▶ [Exercise objective] Include in the output exactly the lines from the opening of the data through the line containing "return np.stack([r *", and nothing more.

▶ [Source excerpt]
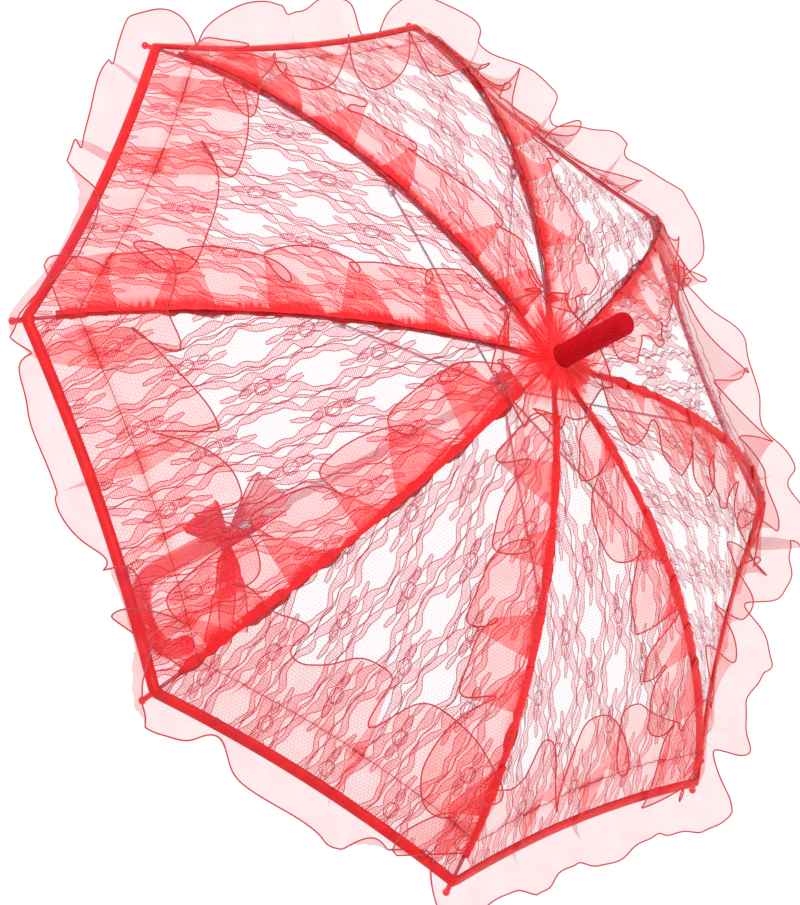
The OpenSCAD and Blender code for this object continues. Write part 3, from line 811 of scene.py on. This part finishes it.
def rosette_cloth(angle, q):
    """Point of the gathered disc round the ferrule's foot. q is 0 at the ferrule and 1 at the rim."""
    u = angle / (2 * math.pi)
    theta = ROSETTE_WAVES * angle + 0.9 * swing(u, 31)
    k = 1.35 + 0.3 * swing(2 * u, 32)
    turn = angle + k / ROSETTE_WAVES * np.sin(theta) * (0.25 + 0.75 * q)
    size = 1 + 0.13 * swing(u, 33) - 0.10 * (1 + np.cos(theta + 0.7)) / 2
    r = ROSETTE_INNER_R + q * (ROSETTE_R - ROSETTE_INNER_R) * (1 + (size - 1) * q)
    z = ROSETTE_Z + 0.0052 * (1 - q) ** 2 + (0.0006 + 0.0042 * q) * (1 - np.sin(theta)) - 0.0040 * q
    z = z + 0.0010 * np.sin(7 * theta + swing(u, 35)) * q * np.exp(-q * 3) + 0.0016 * q * swing(3 * u, 34)
    return np.stack([r * np.cos(turn), r * np.sin(turn), z], -1)


def rosette_piece(i):
    """One sector of the rosette, cut as a ring's sector, with its rim thread, flat size and area."""
    cols, rows = 84, 17
    angle = ANGLE[i] + np.linspace(-HALF, HALF, cols)
    q = np.linspace(0, 1, rows)
    points = rosette_cloth(angle[None, :] * np.ones((rows, 1)), q[:, None] * np.ones((1, cols)))
    run = row_lengths(points)[-1]
    uvs = np.stack([np.tile(run, (rows, 1)), np.tile(q[:, None] * ROSETTE_WIDTH, (1, cols))], -1)
    cloth = mesh_piece(f"rosette_{i}", points.reshape(-1, 3), grid_faces(rows, cols, flip=True),
                       uvs.reshape(-1, 2), [MATS["fan"]])
    p, f = tube(points[-1], 0.0007, 5)
    along = np.repeat(run, 5)
    edges = Gather()
    edges.add(p, f, np.stack([along, 0 * along], 1), 0)
    reach = float(np.linalg.norm(np.diff(points, axis=0), axis=-1).sum(0).mean())
    cut = reach * (row_lengths(points)[0, -1] + run[-1]) / 2
    return cloth, edges.piece(f"rosette_edge_{i}", [MATS["edge"]]), (reach, run[-1]), cut


def collar_piece():
    """The rosette's gathers drawn tight under the ferrule, and the thread that ties them."""
    cols, rows = 384, 9
    a = np.linspace(0, 2 * math.pi, cols)[None, :]
    q = np.linspace(0, 1, rows)[:, None]
    pleat = np.sin(40 * a + 1.2 * swing(a / (2 * math.pi), 51))
    reach = 0.0170 * (1 + 0.16 * swing(a / (2 * math.pi), 52))
    r = FERRULE_R + 0.0006 + reach * q**1.2 + 0.0005 * pleat * q
    z = 0.5170 - 0.0054 * np.sqrt(q) + 0.0008 * pleat * (0.3 + q * (1.5 - q))
    points = np.stack([r * np.cos(a), r * np.sin(a), z], -1)
    uvs = np.stack([a * 0.014 + 0 * q, 0.012 + q * 0.016 + 0 * a], -1)
    return mesh_piece("rosette_collar", points.reshape(-1, 3), grid_faces(rows, cols, flip=True),
                      uvs.reshape(-1, 2), [MATS["fan"]])


# ---------------------------------------------------------------- ferrule
def ferrule_piece():
    """The wrapped sleeve: two crossed layers of net wound on at a slant, with a rounded end."""
    cols, rows = 128, 170
    length = FERRULE_TOP - FERRULE_Z
    round_r = 0.004
    straight = length - round_r
    total = straight + round_r * math.pi / 2 + FERRULE_R - round_r
    d = np.linspace(0, total, rows)[:, None]
    a = np.linspace(0, 2 * math.pi, cols)[None, :]
    bend = np.clip((d - straight) / round_r, 0, math.pi / 2)
    flat = np.maximum(d - straight - round_r * math.pi / 2, 0)
    r = FERRULE_R - round_r + round_r * np.cos(bend) - flat
    z = FERRULE_Z + np.minimum(d, straight) + round_r * np.sin(bend)
    strand = np.maximum(np.abs(np.sin(10 * a + d / 0.0021)), np.abs(np.sin(10 * a - d / 0.0021)))
    lumps = 0.5 * np.sin(3 * a + d / 0.011) + 0.3 * np.sin(5 * a - d / 0.007 + 1)
    lumps = lumps + 0.3 * np.sin(2 * a + d / 0.019)
    swell = 0.00042 * (strand - 0.9) + 0.00022 * lumps
    fade = np.clip(r / 0.004, 0, 1)
    r = np.maximum(r + swell * np.cos(bend) * fade, 0)
    z = z + swell * np.sin(bend) * fade
    points = np.stack([r * np.cos(a), r * np.sin(a), z + 0 * a], -1)
    uvs = np.stack([a * FERRULE_R + 0 * d, d + 0 * a], -1)
    return mesh_piece("ferrule_wrap", points.reshape(-1, 3), grid_faces(rows, cols, flip=False),
                      uvs.reshape(-1, 2), [MATS["wrap"]])


# ---------------------------------------------------------------- bow
KNOT = Vector((0.0098, -0.0050, 0.068))   # middle of the knot
RIBBON_W = 0.036                 # width of the ribbon


def ribbon(name, line, across, widths, ripple, seed, looped):
    """A strip of organza along a line, gathered where it is narrow, with thread on both of its edges."""
    line, across = np.asarray(line, float), np.asarray(across, float)
    cols = 15
    q = np.linspace(-1, 1, cols)
    tangent = np.gradient(line, axis=0)
    tangent /= np.linalg.norm(tangent, axis=1, keepdims=True)
    across = across - (across * tangent).sum(1, keepdims=True) * tangent
    across /= np.linalg.norm(across, axis=1, keepdims=True)
    normal = np.cross(tangent, across)
    u = np.linspace(0, 1, len(line))
    squeeze = 1 - np.asarray(widths) / RIBBON_W
    phase = q[None, :] * 7.5 + seed + 1.2 * swing(u, seed)[:, None]
    wave = (ripple * (0.25 + squeeze))[:, None] * np.sin(phase)
    points = (line[:, None] + across[:, None] * (q[None, :] * np.asarray(widths)[:, None] / 2)[..., None]
              + normal[:, None] * wave[..., None])
    step = np.linalg.norm(np.diff(line, axis=0), axis=1)
    run = np.concatenate([[0], np.cumsum(step)])
    knot = np.minimum(run, run[-1] - run) if looped else run
    uvs = np.stack([np.tile(q[None, :] * RIBBON_W / 2, (len(line), 1)),
                    np.tile(knot[:, None], (1, cols))], -1)
    cloth = mesh_piece(name, points.reshape(-1, 3), grid_faces(len(line), cols), uvs.reshape(-1, 2),
                       [MATS["ribbon"]])
    edges = Gather()
    for column in (0, -1):
        p, f = tube(points[:, column], 0.0007, 5)
        along = np.repeat(run, 5)
        edges.add(p, f, np.stack([along, 0 * along], 1), 0)
    edge = edges.piece(name + "_edge", [MATS["edge"]])
    return cloth, edge, run[-1]


def loop_line(out, side, reach, depth):
    """A teardrop that leaves the knot towards out, rounds its end and comes back."""
    t = np.linspace(0, math.pi, 60)
    far = np.sin(t) ** 0.8
    wide = depth * np.sin(2 * t) * 0.9
    out, side = np.array(out.normalized()), np.array(side.normalized())
    return np.array(KNOT) + (0.003 + reach * far)[:, None] * out + wide[:, None] * side


def bow_pieces():
    """The loops and tails, each as its cloth, its edge threads and its length."""
    made = []
    loops = [("bow_loop_1", Vector((-0.86, -0.48, 0.02)), Vector((0.25, -0.62, 0.74)), 0.034, 0.010, 3),
             ("bow_loop_2", Vector((-0.50, 0.58, 0.64)), Vector((0.30, -0.60, 0.72)), 0.064, 0.020, 7)]
    for name, out, side, reach, depth, seed in loops:
        line = loop_line(out, side, reach, depth)
        across = np.tile(np.array(out.cross(side).normalized()), (len(line), 1))
        gather = np.sin(np.linspace(0, math.pi, len(line))) ** 0.75
        widths = 0.009 + (RIBBON_W + 0.004 - 0.009) * gather
        cloth, edge, length = ribbon(name, line, across, np.minimum(widths, RIBBON_W), 0.0022, seed, True)
        made.append((cloth, edge, length))
    tails = [("bow_tail_1", Vector((0.85, -0.25, 0.10)), Vector((0.45, 0.0, -0.9)), 0.068, 0.016, 5),
             ("bow_tail_2", Vector((0.72, 0.15, -0.62)), Vector((0.55, -0.25, -0.8)), 0.080, 0.020, 9)]
    for name, out, fall, length, bend, seed in tails:
        t = np.linspace(0, 1, 44)[:, None]
        o, d = np.array(out.normalized()), np.array(fall.normalized())
        line = np.array(KNOT) + o * (0.003 + length * t) + d * (bend * t**2)
        face = np.array([0.12, -0.67, 0.73])
        across = np.cross(o, face)[None, :] + 0.5 * np.sin(3.0 * t) * face[None, :]
        widths = 0.007 + (0.024 - 0.007) * np.minimum(1, 1.6 * t[:, 0]) ** 0.8
        cloth, edge, run = ribbon(name, line, across, widths, 0.0044, seed, False)
        made.append((cloth, edge, run))
    return made


def knot_piece():
    """The ribbon's turn round the shaft and the knot drawn tight on it."""
    gather = Gather()
    rows, cols = 9, 72
    a = np.linspace(0, 2 * math.pi, cols)[None, :]
    q = np.linspace(-1, 1, rows)[:, None]
    r = 0.0044 + 0.0010 * (1 - q**2) + 0.0003 * np.sin(5 * q + 2 * a)
    z = KNOT.z + q * 0.006 + 0.0015 * np.sin(a)
    band = np.stack([r * np.cos(a), r * np.sin(a), z + 0 * a], -1)
    gather.add(band, grid_faces(rows, cols, flip=True), np.stack([a * 0.005 + 0 * q, q * 0.006 + 0 * a], -1))
    rows, cols = 21, 36
    b = np.linspace(0, math.pi, rows)[:, None]
    a = np.linspace(0, 2 * math.pi, cols)[None, :]
    r = 0.0062 * (1 + 0.10 * np.sin(6 * a + 2 * np.cos(b)) * np.sin(b) + 0.05 * np.sin(11 * a))
    x, y, z = r * np.sin(b) * np.cos(a) * 0.85, r * np.sin(b) * np.sin(a) * 0.9, r * np.cos(b) + 0 * a
    ball = np.stack([x + KNOT.x, y + KNOT.y, z + KNOT.z], -1)
    gather.add(ball, grid_faces(rows, cols, flip=True), np.stack([a * 0.006 + 0 * b, b * 0.006 + 0 * a], -1))
    return gather.piece("bow_knot", [MATS["gather"]])


# ---------------------------------------------------------------- everything on its body
CAD_LOOKS = {
    "shaft": "shaft", "crook_handle": "gloss_red", "top_notch": "hub", "notch_wire": "wire",
    "stop_pin": "hub", "runner": "hub", "runner_wire": "wire", "top_spring": "spring",
    "bottom_spring": "spring",
}
for name, node in frame["nodes"].items():
    look = CAD_LOOKS.get(name)
    for start, other in (("rib_tip", "gloss_red"), ("rib_", "wire"), ("stretcher", "shaft")):
        if look is None and name.startswith(start):
            look = other
    if look:
        node.data.materials.clear()
        node.data.materials.append(MATS[look])

for i in RIBS:
    for side in (1, -1):
        net_cloth = net_piece(i, side)
        flowers = flowers_piece(i, side)
        binding = binding_piece(i, side)
        ruffle, ruffle_edge, run, cut = hem_ruffle_piece(i, side)
        for obj in (net_cloth, flowers, binding, ruffle, ruffle_edge):
            with_rib(obj, i, side)
        if side > 0:
            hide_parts(f"lace_{i}")
            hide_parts(f"hem_ruffle_{i}")
    ruffle, ruffle_edge, run, cut = rib_ruffle_piece(i)
    for obj in (ruffle, ruffle_edge):
        with_rib(obj, i, -1)
    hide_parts(f"rib_ruffle_{i}")
    band = with_rib(rib_band_piece(i), i)
    disc, rim, (reach, run), cut = rosette_piece(i)
    for obj in (disc, rim):
        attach(obj, f"rib_{i}")
        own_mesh(obj)
    if i == 1:
        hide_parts("crown_rosette")

collar = collar_piece()
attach(collar, "shaft_and_handle")
ferrule = ferrule_piece()
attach(ferrule, "shaft_and_handle")
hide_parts("ferrule_sleeve")
knot = knot_piece()
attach(knot, "shaft_and_handle")
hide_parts("ribbon_bow")
for cloth, edge, length in bow_pieces():
    for obj in (cloth, edge):
        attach(obj, "shaft_and_handle")


# ---------------------------------------------------------------- floor, light and camera
def flat_white(name, strength):
    return Nodes(name).set(Base_Color=(0.2, 0.2, 0.2, 1), Roughness=0.9, Emission_Color=(1, 1, 1, 1),
                           Emission_Strength=strength)


bpy.ops.mesh.primitive_plane_add(size=12, location=(0, 0, cad_box[0].z - 0.004))
floor = bpy.context.object
floor.name = "floor"
floor.data.materials.append(flat_white("floor_white", 0.86))

world = bpy.data.worlds.new("studio")
bpy.context.scene.world = world
world.use_nodes = True
world.node_tree.nodes["Background"].inputs[0].default_value = (1, 1, 1, 1)
world.node_tree.nodes["Background"].inputs[1].default_value = 0.6


def area_light(name, place, aim, size, power):
    data = bpy.data.lights.new(name, "AREA")
    data.shape = "SQUARE"
    data.size = size
    data.energy = power
    lamp = bpy.data.objects.new(name, data)
    lamp.location = place
    lamp.rotation_mode = "QUATERNION"
    lamp.rotation_quaternion = (Vector(aim) - Vector(place)).to_track_quat("-Z", "Y")
    bpy.context.scene.collection.objects.link(lamp)


area_light("key", (-1.1, -1.2, 2.0), (0, 0, 0.35), 1.2, 34)
area_light("fill", (1.5, 0.7, 1.5), (0, 0, 0.35), 1.6, 17)

SEEN_FROM = math.radians(10.5)   # the photograph's direction round the shaft
SEEN_ABOVE = math.radians(47.0)  # and above the horizon
ROLL = math.radians(62.4)        # the camera's turn about its own axis
DISTANCE = 5.207 * OPEN_R        # from the camera to the point it looks at
aim = Vector((0.031 * OPEN_R, -0.0545 * OPEN_R, TIPS_Z - 0.054 * OPEN_R))
back = Vector((math.sin(SEEN_FROM) * math.cos(SEEN_ABOVE), -math.cos(SEEN_FROM) * math.cos(SEEN_ABOVE),
               math.sin(SEEN_ABOVE)))
level = Vector((math.cos(SEEN_FROM), math.sin(SEEN_FROM), 0))
right = level * math.cos(ROLL) + back.cross(level) * math.sin(ROLL)
up = back.cross(right)
lens = bpy.data.cameras.new("camera")
lens.lens = 96.0
lens.clip_end = 20
camera = bpy.data.objects.new("camera", lens)
axes = Matrix((right, up, back)).transposed().to_4x4()
camera.matrix_world = Matrix.Translation(aim + back * DISTANCE) @ axes
bpy.context.scene.collection.objects.link(camera)
bpy.context.scene.camera = camera
bpy.context.scene.view_settings.view_transform = "Standard"
bpy.context.scene.cycles.transparent_max_bounces = 40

▶ [Exercise result]
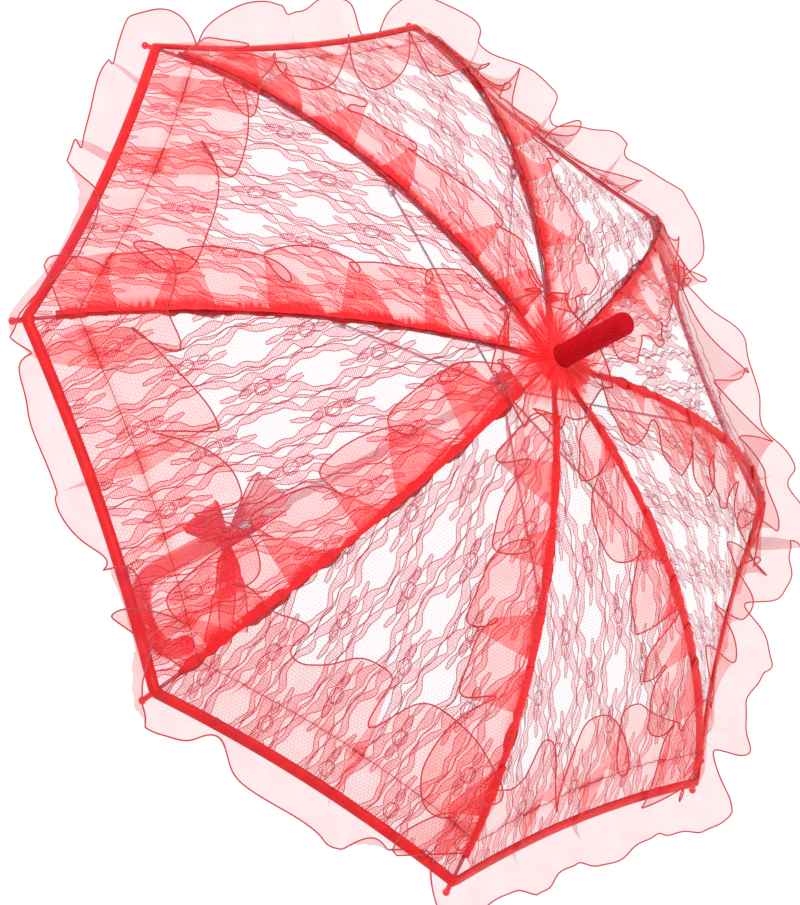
The OpenSCAD and Blender code for this object continues. Write part 3, from line 811 of scene.py on. This part finishes it.
def rosette_cloth(angle, q):
    """Point of the gathered disc round the ferrule's foot. q is 0 at the ferrule and 1 at the rim."""
    u = angle / (2 * math.pi)
    theta = ROSETTE_WAVES * angle + 0.9 * swing(u, 31)
    k = 1.35 + 0.3 * swing(2 * u, 32)
    turn = angle + k / ROSETTE_WAVES * np.sin(theta) * (0.25 + 0.75 * q)
    size = 1 + 0.13 * swing(u, 33) - 0.10 * (1 + np.cos(theta + 0.7)) / 2
    r = ROSETTE_INNER_R + q * (ROSETTE_R - ROSETTE_INNER_R) * (1 + (size - 1) * q)
    z = ROSETTE_Z + 0.0052 * (1 - q) ** 2 + (0.0006 + 0.0042 * q) * (1 - np.sin(theta)) - 0.0040 * q
    z = z + 0.0010 * np.sin(7 * theta + swing(u, 35)) * q * np.exp(-q * 3) + 0.0016 * q * swing(3 * u, 34)
    return np.stack([r * np.cos(turn), r * np.sin(turn), z], -1)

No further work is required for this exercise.